Moreover, he indicated Friday the reforms might not even occur until 2025, which would mean Canadians as young as 52 also would be untouched by the changes.
The development occurred Friday, as the political storm over pensions continued to swirl in the House of Commons and Flaherty was hundreds of kilometres away at an unrelated announcement for a port authority in Oshawa, Ont.
At a news conference, Flaherty was asked if the government plans to introduce measures in his forthcoming budget to rein in the future costs of the old age security (OAS) system.
"The timing of what we do will involve more than one budget," said Flaherty, who is expected to unveil his much-anticipated fiscal blueprint in March.
"We will announce some steps forward, but we certainly need to plan ahead and this is not for tomorrow morning. This is for 2020, 2025, so that people who are middle-aged and younger today... can be assured that they will have these social programs properly funded, fiscally responsible, that they'll be there for them in the future."
The issue was catapulted to the top of the country's political agenda when Prime Minister Stephen Harper announced in a recent speech in Davos, Switzerland, that the future costs of the pension system would be scaled back to keep it affordable.
Since then, the government has offered few details, beyond Harper confirming in an interview with Postmedia News that the government is considering increasing the eligibility age for OAS, which provides benefits to people once they turn 65.
"We cannot ignore the fact that we have an aging population in Canada and we want to ensure sustainability over the long term of our important social programs," Flaherty told reporters.
Both he and Harper have pledged repeatedly that the cutbacks won't affect today's seniors or those approaching retirement -- but it wasn't until Friday that some detail was provided about when the cuts will begin to be phased in.
It is widely believed the age for OAS eligibility will be increased gradually to 67. This would accomplish two of the Conservative government's goals: to keep more people in the declining workforce and to reduce the cost of OAS because there would be fewer beneficiaries.
Opposition parties say Harper has created a "manufactured crisis" about the sustainability of pensions.
The government says the cost of the OAS, without reforms, will soar to $108 billion in 2030 from $36.5 billion in 2010. Critics say when viewed as a ratio of Canada's GDP, the increase in pension costs won't be so stark. A report this week by parliamentary budget officer Kevin Page said the OAS system is fiscally sustainable in the long term.
Critics complain Harper specifically promised in the 2006 election that first brought him to power that he would not touch seniors' pensions. They add he did not raise the issue in last year's election and insist he does not have a mandate on pension reform -- particularly to make changes that wouldn't take effect until so far into the future.
In the Commons Friday, NDP MP Philip Toone reminded the Tories when they were in opposition they accused the Liberal government of having a secret plan to raise the age of OAS eligibility.

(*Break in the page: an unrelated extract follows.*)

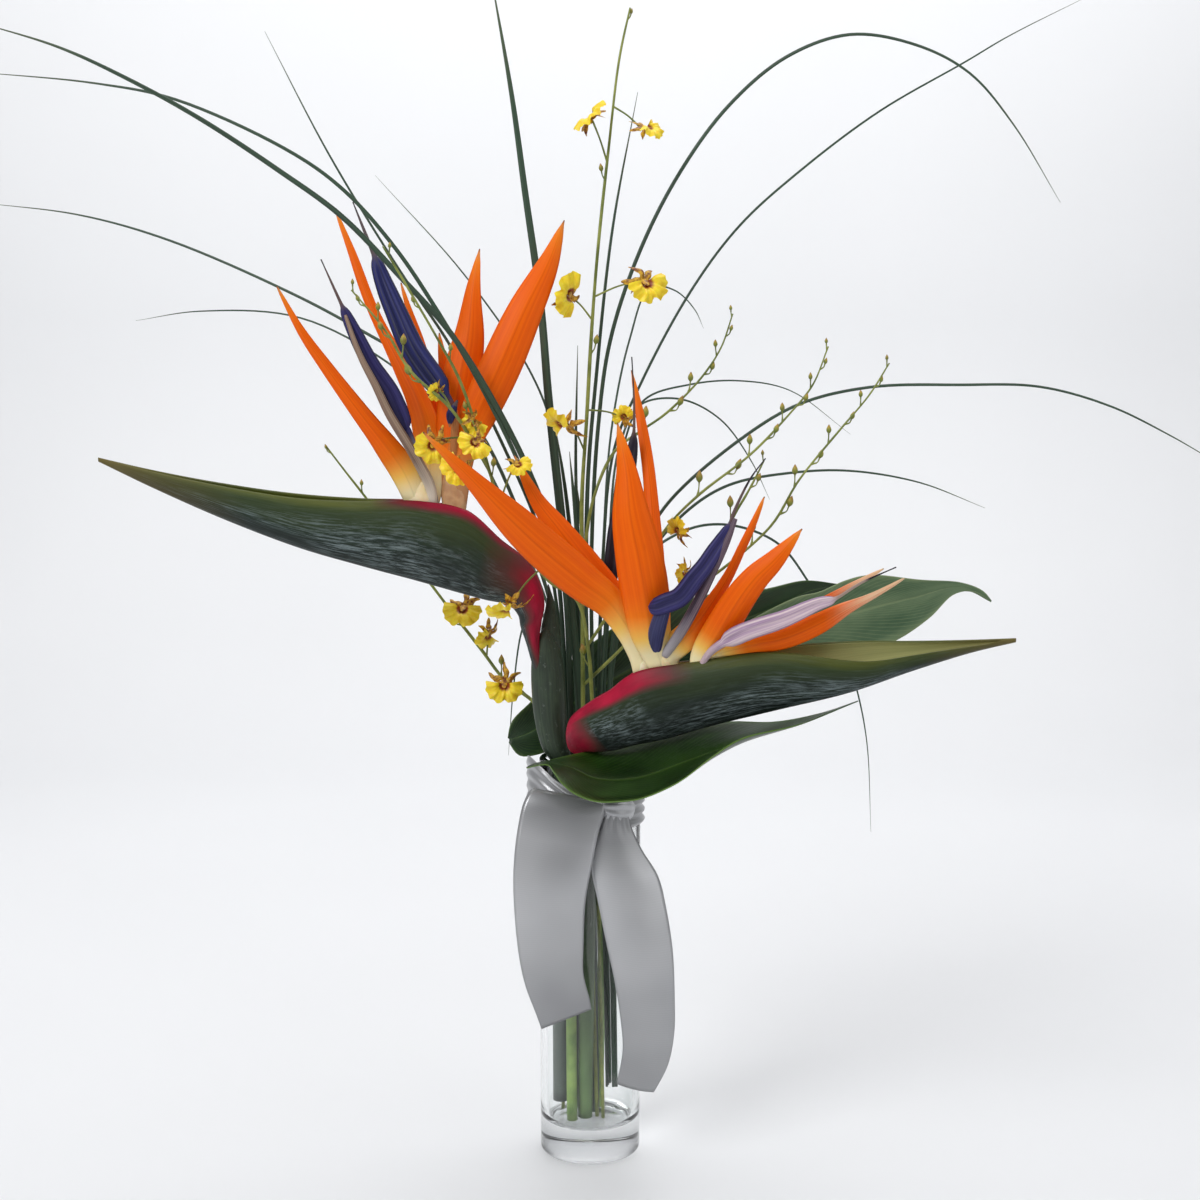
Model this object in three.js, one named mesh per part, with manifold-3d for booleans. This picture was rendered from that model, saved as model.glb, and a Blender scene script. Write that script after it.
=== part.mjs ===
// Bird of paradise arrangement in a tall glass vase: two blooms, three broad leaves,
// three orchid sprays, bear grass, and a satin ribbon tied round the vase's neck.
// Millimetres, +Z up, the vase's axis on Z, its underside at z = 0, the front towards -Y.
// Each route below is a hand-chosen list of points [x, y, z] along a stem, blade or edge.
import * as THREE from 'three';
import { mergeVertices } from 'three/addons/utils/BufferGeometryUtils.js';
import Module from 'manifold-3d';

const wasm = await Module();
wasm.setup();

// ---- driving dimensions ----
const VASE_HEIGHT = 200;
const VASE_RADIUS = 25;
const VASE_WALL = 3.5;
const VASE_BASE = 16;
const FIT = 0.35; // clearance between pieces that touch
const BRACT_WALL = 1.4; // thickness of a flower sheath's wall
const SEPAL_THICK = 1.0;
const LEAF_THICK = 0.9;
const PETAL_THICK = 0.8;
const GRASS_THICK = 1.3;
const RIBBON_THICK = 0.9;
const RIBBON_RADIUS = VASE_RADIUS + 0.9;

const AWAY = new THREE.Vector3(0, 1, 0); // from the front to the back
const UP = new THREE.Vector3(0, 0, 1);

const FINISHES = {
  glass: { color: 0xdfe8e6, roughness: 0.05 },
  ribbon: { color: 0xb4b6ba, roughness: 0.4 },
  stalk: { color: 0x55664f, roughness: 0.6 },
  bract: { color: 0x35503f, roughness: 0.55 },
  sepal: { color: 0xf4631c, roughness: 0.5 },
  arrow: { color: 0x343a78, roughness: 0.6 },
  leaf: { color: 0x2c5a2b, roughness: 0.5 },
  orchid: { color: 0xb5b02f, roughness: 0.6 },
  grass: { color: 0x3f5a41, roughness: 0.6 },
};

// ---- small helpers ----
const vec = (p) => new THREE.Vector3(...p);
const lerp = (a, b, t) => a + (b - a) * t;

// A repeatable random number from 0 to 1 for whole numbers a and b.
function chance(a, b) {
  const wave = Math.sin(a * 127.1 + b * 311.7) * 43758.5453;
  return wave - Math.floor(wave);
}

// Reads a value between evenly spaced stations, t from 0 to 1.
function along(stations, t) {
  const s = Math.min(Math.max(t, 0), 1) * (stations.length - 1);
  const i = Math.min(Math.floor(s), stations.length - 2);
  return lerp(stations[i], stations[i + 1], s - i);
}

function curveThrough(points) {
  return new THREE.CatmullRomCurve3(points.map(vec), false, 'centripetal');
}

// ---- solids ----
function solidFrom(vertices, triangles) {
  const positions = new Float32Array(vertices.flatMap((p) => [p.x, p.y, p.z]));
  let volume = 0;
  for (const [a, b, c] of triangles) {
    volume += vertices[a].dot(vertices[b].clone().cross(vertices[c]));
  }
  const faces = volume > 0 ? triangles : triangles.map(([a, b, c]) => [a, c, b]);
  const mesh = { numProp: 3, vertProperties: positions, triVerts: new Uint32Array(faces.flat()) };
  return new wasm.Manifold(new wasm.Mesh(mesh));
}

const join = (solids) => (solids.length > 1 ? wasm.Manifold.union(solids) : solids[0]);

// Joins a run of closed rings, each with the same number of points, and caps both ends.
function loft(rings) {
  const count = rings[0].length;
  const vertices = rings.flat();
  const triangles = [];
  for (let i = 0; i < rings.length - 1; i++) {
    for (let j = 0; j < count; j++) {
      const a = i * count + j;
      const b = i * count + ((j + 1) % count);
      triangles.push([a, b, b + count], [a, b + count, a + count]);
    }
  }
  const last = (rings.length - 1) * count;
  for (let j = 1; j < count - 1; j++) {
    triangles.push([0, j + 1, j], [last, last + j, last + j + 1]);
  }
  return solidFrom(vertices, triangles);
}

// Two pyramids base to base, from one point to another: a bud, or a small petal if it is flat.
function spindle(from, to, wide, deep, { belly = 0.5, sides = 4 } = {}) {
  const [a, b] = [vec(from), vec(to)];
  const ahead = b.clone().sub(a).normalize();
  const side = frontSide(ahead);
  const back = side.clone().cross(ahead);
  const vertices = [a, b];
  const triangles = [];
  for (let j = 0; j < sides; j++) {
    const angle = (j / sides) * 2 * Math.PI;
    const p = a.clone().lerp(b, belly).addScaledVector(side, wide * Math.cos(angle));
    vertices.push(p.addScaledVector(back, deep * Math.sin(angle)));
    const [q, r] = [2 + j, 2 + ((j + 1) % sides)];
    triangles.push([0, q, r], [1, r, q]);
  }
  return solidFrom(vertices, triangles);
}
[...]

"They have become everything they used to oppose," said Toone, focusing his fire on Government House Leader Peter Van Loan.
"In the name of all things holy and decent, I ask the member to give seniors and families an answer. What is going to happen to OAS?"
Van Loan offered no details, but insisted cuts are necessary to ensure the government can pay for the system.
"Thanks to our government, old age security will be there today, tomorrow and decades to come," said Van Loan.
Liberal MP Scott Brison said forcing seniors to wait two years longer for benefits will hurt low-income Canadians and offload more costs onto provincial welfare programs.